The big idea behind the bank bailout was that the economy would recover when banks got back to lending, as we were told early in this administration by Larry Summers. How is that coming along? Second quarter financial reports of Citigroup (page 3), Bank of America (page 9) and JP Morgan Chase (page 2) tell the tale.
Here are the figures for corporate and consumer loans.
|Lender/ Type||Fourth Quarter 2008||First Quarter 2009||Second Quarter 2009|
|Citi Consumer loans||519,673||469,456||459,625|
|Citi Corporate Loans||174,543||202,259||196,316|
|BAC Consumer loans||588,679||623,049||602,857|
|BAC Corporate Loans||319,696||371,072||363,248|
|JPM Consumer loans||482,854||465,959||448,976|
|JPM Wholesale Loans||262,044||242,284||231,625|
No good news there. Loans are falling at all three, with a small upward rise in the first quarter. This puts these big banks in line with most banks nationwide. After the first quarter, Bloomberg reported that “Bank loans fell to a record low in the first quarter as the Obama administration steps up efforts to jump start debt markets and revive corporate lending.” The great desire of banks to conserve cash led to gradual increases in rates for good borrowers just to preserve their lines of credit. So much for that rationale for the bailout.
The bailout hasn’t saved either BAC or Citi yet. The NYT reports that trading securities and sales of assets produced large parts of the gains at both companies. These banks are heavy in consumer lending, and as unemployment rises, consumers defaults will increase, and the banks will face bigger losses in the future. The question is whether they have set aside enough money to cover the anticipated losses, and whether they can sell off assets and make money trading against the vampire squid that is Goldman Sachs fast enough to offset the coming losses.
This calls into question the decision of the Obama administration to muddle through this crisis instead of closing these banks or forcing drastic changes in their structures. As Paul Krugman explains in the NYT:
Finally, given the possibility of bigger losses in the future, the government’s evident unwillingness either to own banks or let them fail creates a heads-they-win-tails-we-lose situation. If all goes well, the bankers will win big. If the current strategy fails, taxpayers will be forced to pay for another bailout.

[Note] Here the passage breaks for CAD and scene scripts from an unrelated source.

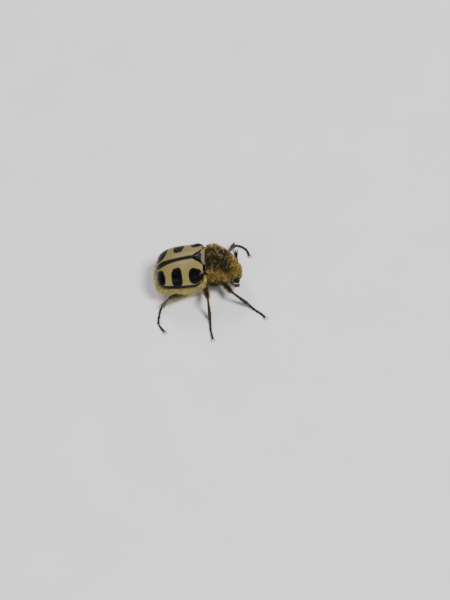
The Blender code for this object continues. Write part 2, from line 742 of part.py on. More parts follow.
def mouthparts():
    """The lower lip under the head, with a feeler at each side of it."""
    up = Vector((0, 0, 1))
    lip = tube([at(*place) for place, _ in LIP], [radii for _, radii in LIP], up)
    palps = []
    for side in (-1, 1):
        path = [mirrored(place, side) for place, _ in PALP]
        palps.append(tube(path, [(radius, radius) for _, radius in PALP], up, sides=8))
    return combined(lip, palps, "UNION")


def build():
    clear_scene()
    beetle = bpy.data.objects.new("beetle", None)
    bpy.context.scene.collection.objects.link(beetle)
    legs = {pair: [leg for leg in LEGS.values() if leg.pair == pair] for pair in ("front", "mid", "hind")}
    cores = {
        "prothorax": closed_mesh(section_rings(PROTHORAX, PRONOTUM_COAT * CORE_SHARE)),
        "metathorax": closed_mesh(trunk_rings(METATHORAX, SIDE_COAT * CORE_SHARE)),
        "abdomen": closed_mesh(trunk_rings(ABDOMEN, SIDE_COAT * CORE_SHARE)),
        "pygidium": closed_mesh(hind_rings(REAR_COAT * CORE_SHARE)),
    }
    trees = {name: tree_of(core) for name, core in cores.items()}

    def add(name, shape, finish, root, direction=None):
        trees[name] = tree_of(shape)
        node(name, shape, finish, root, beetle, direction)

    for name, leg in LEGS.items():
        hip, knee, ankle = at(*leg.hip), at(*leg.knee), at(*leg.ankle)
        add(f"femur_{name}", femur(leg), "black_shell", hip, knee - hip)
        add(f"tibia_{name}", tibia(leg), "black_shell", knee, ankle - knee)
        add(f"tarsus_{name}", tarsus(leg), "black_shell", ankle)

    add("scutellum", scutellum(), "black_shell", at(CASE_BASE, 0, CASE_TOP))
    for name, side in (("left", 1), ("right", -1)):
        add(f"wing_case_{name}", wing_case(side), "cream_case", at(CASE_BASE, side, CASE_TOP))
        add(f"eye_{name}", eye(side), "black_eye", mirrored(EYE_PLACE, side))
        add(f"feeler_{name}", feeler(side), "brown_feeler", mirrored(FEELER_PATH[0], side))
    head = combined(closed_mesh(section_rings(HEAD, 0)), [eye(side, GAP / MM) for side in (-1, 1)], "DIFFERENCE")
    add("head", head, "black_shell", at(HEAD[0].forward, 0, HEAD[0].height))
    add("mouthparts", mouthparts(), "brown_feeler", at(*LIP[0][0]))

    def add_coated(name, locks, carried, carved, root):
        shape = combined(cores[name], [coxa(leg) for leg in carried] + locks, "UNION")
        if carved:
            shape = combined(shape, [femur(leg, GAP / MM) for leg in carved], "DIFFERENCE")
        add(name, shape, "golden_coat", root)

    def around(name):
        return [tree for other, tree in trees.items() if other != name]

    depth = PRONOTUM_COAT * CORE_SHARE
    locks = coat_of(section_point, PROTHORAX, PRONOTUM_TURNS, depth, PRONOTUM_FUR, around("prothorax"))
    root = at(PROTHORAX[0].forward, 0, PROTHORAX[0].height)
    add_coated("prothorax", locks, legs["front"], legs["front"], root)

    divisions = (
        ("metathorax", METATHORAX, legs["mid"] + legs["hind"], legs["mid"] + legs["hind"]),
        ("abdomen", ABDOMEN, [], legs["hind"]),
    )
    depth = SIDE_COAT * CORE_SHARE
    for name, stations, carried, carved in divisions:
        locks = []
        for span in FLANK_TURNS:
            locks += coat_of(flank_point, stations, span, depth, FLANK_FUR, around(name))
        add_coated(name, locks, carried, carved, at(stations[0].forward, 0, MARGIN_HEIGHT))

    depth = REAR_COAT * CORE_SHARE
    locks = coat_of(hind_point, PYGIDIUM, REAR_TURNS, depth, REAR_FUR, around("pygidium"))
    add_coated("pygidium", locks, [], [], at(PYGIDIUM[0].forward, 0, PYGIDIUM[0].height))


build()
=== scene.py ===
# %% [markdown]
# A bee chafer is a hairy little beetle, about 11 mm long. This notebook dresses a plain solid model of one:
# it loads the solids as a fixed frame, then builds the fine surfaces, the marks and the fur around them.
# The frame comes first because every piece must sit where the solids say, and nothing in it may be moved.

import bpy
import numpy as np
from mathutils import Matrix, Vector


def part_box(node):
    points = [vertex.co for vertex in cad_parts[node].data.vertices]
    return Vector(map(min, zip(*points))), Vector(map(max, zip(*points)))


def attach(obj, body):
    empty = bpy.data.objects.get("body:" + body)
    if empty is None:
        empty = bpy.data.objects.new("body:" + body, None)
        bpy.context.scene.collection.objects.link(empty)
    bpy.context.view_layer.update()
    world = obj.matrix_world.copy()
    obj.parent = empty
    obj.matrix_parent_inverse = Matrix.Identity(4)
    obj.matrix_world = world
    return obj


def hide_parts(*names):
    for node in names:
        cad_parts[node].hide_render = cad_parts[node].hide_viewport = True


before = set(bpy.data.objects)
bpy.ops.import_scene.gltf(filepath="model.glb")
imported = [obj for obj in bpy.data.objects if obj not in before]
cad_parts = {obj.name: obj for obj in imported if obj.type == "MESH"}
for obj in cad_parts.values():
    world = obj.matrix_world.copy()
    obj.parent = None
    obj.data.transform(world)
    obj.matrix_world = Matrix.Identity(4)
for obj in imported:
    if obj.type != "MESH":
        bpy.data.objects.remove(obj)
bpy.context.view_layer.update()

MM = 0.001

# %% [markdown]
# A beetle is easiest to think about in its own directions: forward to the head, left, and up from the floor,
# in millimetres. The midline is half way between the two wing cases, and their front edge tells where the
# forward count starts. Reading both from the frame keeps every piece on the solids without fitting.

# %% Body directions
CASE_BASE = -0.2
MIDLINE = (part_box("wing_case_left")[0].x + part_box("wing_case_right")[1].x) / 2
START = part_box("wing_case_left")[0].y + CASE_BASE * MM


def body_point(forward, left, up):
    """World points in metres: x is the midline plus left, y is minus forward, z is up."""
    forward, left, up = np.broadcast_arrays(forward, left, up)
    return np.stack([MIDLINE + left * MM, START - forward * MM, up * MM], axis=-1)


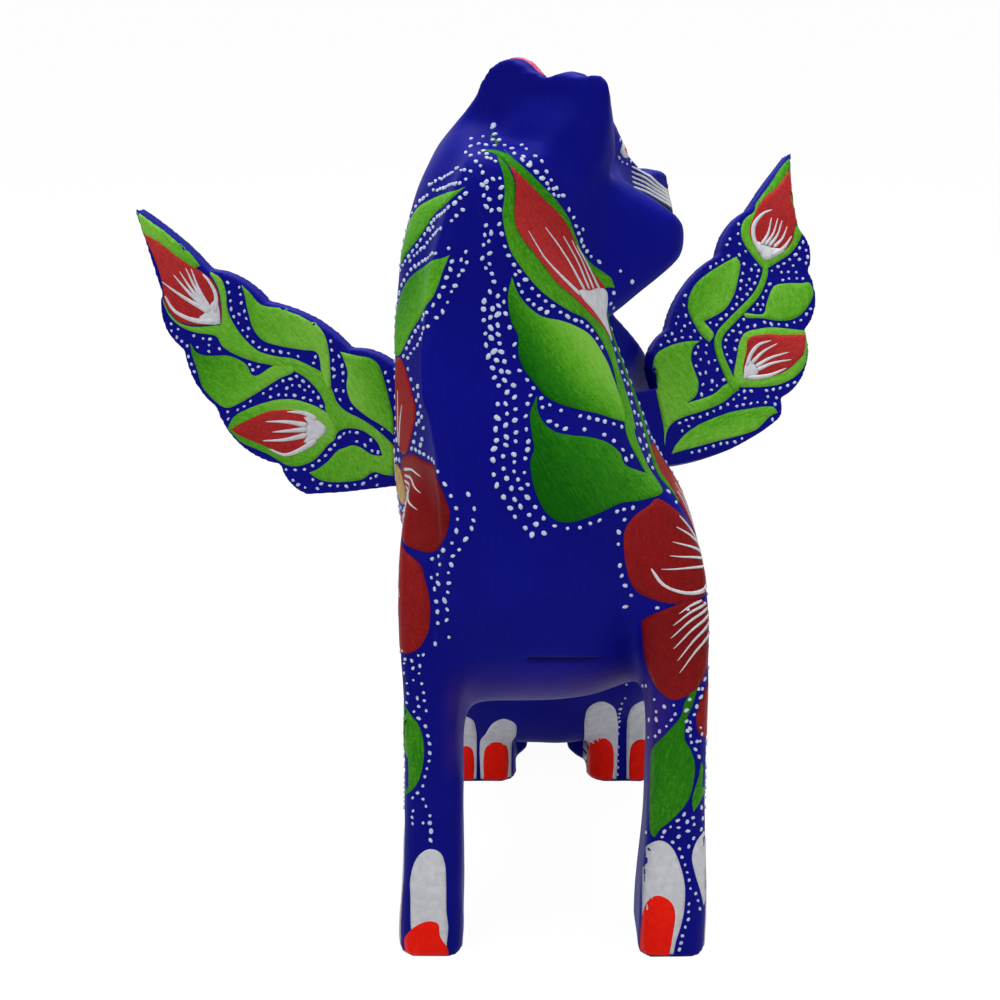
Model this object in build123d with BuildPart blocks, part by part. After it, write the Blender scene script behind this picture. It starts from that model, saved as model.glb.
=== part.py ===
from build123d import *

import os
from math import cos, radians, sin

# Seated winged animal, looking back over its left shoulder, carved from wood.
# Modelling frame: X to the animal's left, Y from its chest to its tail, Z up, with the fronts of
# the front paws at Y = 0 and the ground at Z = 0. The finished pieces are moved once, at the
# end, so that the origin is under the middle of the whole figure.

# ---------------------------------------------------------------- driving sizes (mm)

# Trunk and neck: oval sections from the seat, up the back, to the top of the neck.
# (low end X, Y, Z), (high end X, Y, Z), half width
trunk_sections = [
    ((0.0, 122.0, 1.0), (0.0, 150.0, 24.0), 24.0),
    ((0.0, 99.0, 12.0), (0.0, 147.0, 62.0), 31.0),
    ((0.0, 84.0, 37.0), (-0.5, 130.0, 87.0), 33.0),
    ((0.0, 54.0, 56.0), (-2.0, 103.0, 114.0), 35.5),
    ((0.0, 19.0, 65.0), (-6.0, 80.0, 136.0), 36.5),
    ((-1.5, 2.5, 95.0), (-11.5, 66.0, 150.0), 32.5),
    ((-8.5, 5.0, 135.0), (-15.5, 56.0, 166.0), 27.0),
    ((-14.0, 13.5, 171.0), (-17.0, 52.5, 186.0), 22.0),
    ((-12.0, 27.0, 203.0), (-12.5, 49.0, 209.0), 12.0),
]
trunk_fullness = 0.78

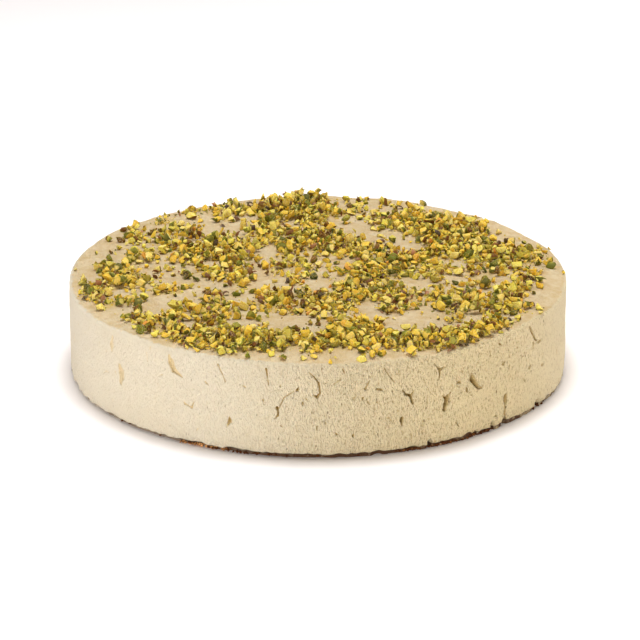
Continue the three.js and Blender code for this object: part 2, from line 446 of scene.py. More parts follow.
def unevenness(at, points):
    """How far the wall stands out in mm: shallow waves, sesame grain, and nicks along the rim."""
    grain = layered_noise(points * DRAWN_OUT, GRAIN)
    grain *= 0.5 + 0.9 * at.loosely
    nicked = smooth_step(RADIUS - 3, RADIUS - 0.5, at.radius) * smooth_step(HEIGHT - 5, HEIGHT - 1, at.z)
    grain += 0.5 * nicked * np.maximum(0, layered_noise(points, RIM_NICKS))
    return layered_noise(points, WAVES) + grain


def crumbling(at):
    """How far in mm the wall's lower edge and the foot have crumbled, in lumps and in chips."""
    crumble = 0.45 * at.low * (1 + at.lumpy)
    for middle, width, height, deep in CHIPS:
        aside = abs((at.angle - middle + 180) % 360 - 180) * math.radians(1) * RADIUS / (width / 2)
        up = np.maximum(at.z - GAP, 0) / height
        crumble += deep * np.clip(1 - aside**1.6 - up**1.6 + 0.25 * at.lumpy, 0, 1) ** 0.6
    under = at.low * (1 - at.wall) * smooth_step(RADIUS - 6, RADIUS - 4, at.radius)
    return crumble * at.wall + 0.5 * (1 + at.lumpy) * under


def top_rise(at, points, moved, mounds):
    """How far the top rises in mm: the solid's own rise and fall, soft mounds and a finer ripple.

    mounds is the height of the soft ones in mm, and moved is where the points are so far.
    """
    flat = points * (1, 1, 0)
    rise = mounds * (layered_noise(flat, MOUNDS) - 0.25)
    rise += 0.2 * lattice_noise(flat, 4.5, 9) + 0.14 * lattice_noise(flat * (0.4, 1, 1), 3.4, 16)
    rise -= 0.4 * smooth_step(RADIUS - 14, RADIUS - 1, at.radius)
    inner = np.minimum(1, (RADIUS - 5) / np.maximum(at.radius, 1e-6))
    top_height = cad_top()
    for i in np.nonzero(at.z > HEIGHT / 2)[0]:
        rise[i] += top_height(moved[i, 0] * inner[i], moved[i, 1] * inner[i]) - HEIGHT
    return rise * smooth_step(0.55 * HEIGHT, HEIGHT - 5, at.z)


def edge_rise(at):
    """How far in mm the wall's lower edge goes up and down, in lumps."""
    lumps = layered_noise(np.stack([at.along, 0 * at.z, 0 * at.z], 1), EDGE_LUMPS) - 0.1
    lumps = np.clip(lumps, 0, 1.5) * (0.25 + 0.6 * at.loosely)
    return (0.3 * at.lumpy + lumps) * at.low * smooth_step(0, 1.4, at.z)


def block_looks(at, creased, crumble):
    """What the block's material reads at each point, all from 0 to about 1."""
    # The foot is toasted brown and darkened with painted shade under the wall's edge, less so towards
    # the two ends.
    toasted_to = GAP + 0.6 + 0.5 * at.loosely * (1 + at.lumpy)
    lightly = 0.4 * smooth_step(0.6, 0.95, at.across) + 0.35 * smooth_step(-0.7, -0.95, at.across)
    toasted = 1 - smooth_step(GAP - 0.4, toasted_to, at.z) + np.clip(crumble / 4 - 0.3, 0, 1)
    on_top = 1 - smooth_step(RADIUS - 4.5, RADIUS + 0.5, at.radius)
    return {
        "crease": np.clip(creased / 3.0, 0, 1),
        "loosely": at.loosely,
        "golden": at.golden,
        "foot": toasted * (1 - lightly),
        "top": np.where(at.z > HEIGHT / 2, on_top, 0),
        # Nut dust, and painted warm light reflected from the nuts, where they lie thickly.
        "dust_and_glow": np.clip(nut_cover(at.x, at.y)[0], 0, 1),
    }


def shape_block(points, settings, creases):
    """Moves the cage's points to the pressed block's surface, and says what each point is like."""
    at = survey(points)
    creased = crease_field(at.along, at.z - GAP, creases)[0] * at.wall
    depth = creased * (0.3 + 0.7 * smooth_step(-0.75 * RADIUS, -0.15 * RADIUS, at.x))
    crumble = crumbling(at)
    set_back = 1.8 * (1 - at.loosely) * smooth_step(GAP - 0.1, GAP - 1.1, at.z) * at.wall
    inward = depth - at.wall * unevenness(at, points) + crumble + set_back
    outline = cad_outline()(at.angle) / RADIUS
    moved = points * np.stack([outline, outline, np.ones_like(outline)], 1)
    moved -= at.outward * inward[:, None]
    moved[:, 2] += top_rise(at, points, moved, settings.top_relief / MM)
    moved[:, 2] += edge_rise(at)
    return moved, block_looks(at, creased, crumble)


def block_mesh(settings):
    """The finished mesh of the halva block."""
    creases = crease_list()
    cage = block_cage(settings)
    refine_near_creases(cage, creases)
    for face in cage.faces:
        face.smooth = True
    for vert in cage.verts:
        vert.co *= MM
    mesh = finished_mesh(cage, "halva_block")
    points, looks = shape_block(read_points(mesh), settings, creases)
    write_points(mesh, points)
    for name, values in looks.items():
        write_values(mesh, name, values)
    final = bmesh.new()
    final.from_mesh(mesh)
    bmesh.ops.triangulate(final, faces=final.faces[:])
    final.to_mesh(mesh)
    final.free()
    return mesh


# ---- The halva block: looks -------------------------------------------------------------------

MIX = dict(kind="Mix", data_type="RGBA", output=2)  # a Mix node of two colours
MIX_A, MIX_B = 6, 7  # its inputs for the colours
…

The muddle-through strategy encourages unreasonable risk-taking, and all the giant banks are playing that game, with Goldman Sachs taking the ugly lead. In the meantime, as Gretchen Morgenson says, they have launched their lobbyists at Congress to stop any serious regulation, specifically anything that might impair their ability to keep playing the games that wrecked the economy, like credit default swaps.
Even the conservadem Colin Peterson, whose agriculture constituents want well-regulated markets, isn’t able to get a decent bill:
“The banks run the place,” Mr. Peterson said. “I will tell you what the problem is — they give three times more money than the next biggest group. It’s huge the amount of money they put into politics.”
The plain fact is that financial elites dominate the discussion. There is no one arguing for serious regulation, at least no one with the ability to stand up to the combination of true-believer republicans and easily frightened democrats. Chris Hayes tells us in The Nation:
On one side you have the entire networked overclass of twenty-first-century financial capitalism; on the other… the Center for Responsible Lending. That’s only a touch hyperbolic. The CRL does great work, and there are others–the Consumer Federation of America, Public Citizen–who have been toiling alongside it. But this doesn’t even rise to the level of being an unfair fight. It’s not a fight at all. "Dude, there’s just no comparison," one Democratic staffer on the House Financial Services Committee told me. "Just completely outgunned."
Right now, everyone is focused, rightly, on the health care debate. When that is over, attention will turn to financial regulation. I hope our side is ready.